The text forms the basis for comparison with any other inventions. The text alone, and not the associated successful product, is the decisive factor for a court in determining whether or not a competitor has committed an infringement. So if the patent text is not carefully written, competitors can use this to their advantage if the stakes are much higher in five or ten years’ time.

It is my job to encapsulate the invention in words, specifically enough to distinguish it from known documents, but broadly enough to deliver a strong patent; this means that the competitor cannot design around it by making a few minor tweaks here and there.

It is therefore important how you tell your story as a patent attorney. For a patent application, it is vitally important to define all the special features of the invention in great detail, so that there is no room to manoeuvre for competitors, but also to leave enough scope for possible further development of an invention, without the inventor having to re-apply for a new patent.”

Erik Klein Nagelvoort, Jelcer: “For us, it was the first time that we had come into contact with the complex world of patents.
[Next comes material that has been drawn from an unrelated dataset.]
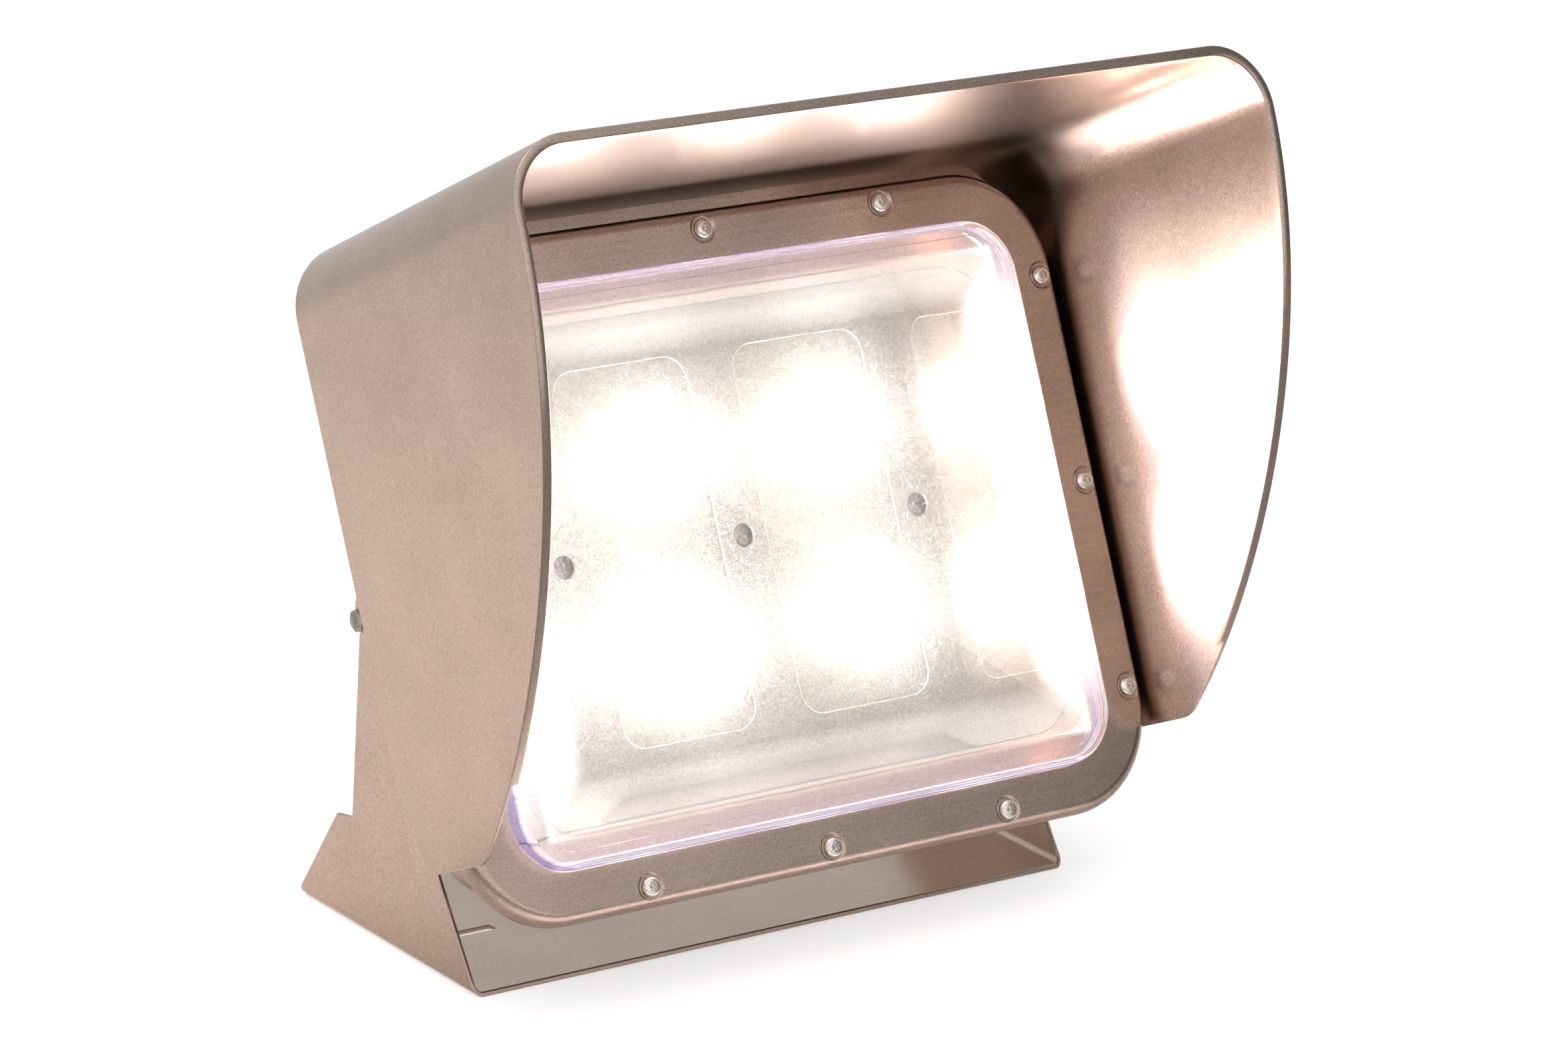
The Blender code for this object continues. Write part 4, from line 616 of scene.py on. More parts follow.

We had absolutely no idea what to expect. It is of great financial value for us to patent our inventions. Not only as protection against competitors, but also for our investors. Patent protection may be a costly affair, but it is certainly worth the investment if it actually provides you with a strong patent at the end of the day. Working together with Arnold + Siedsma has now given us the confidence to sweep the market with our inventions.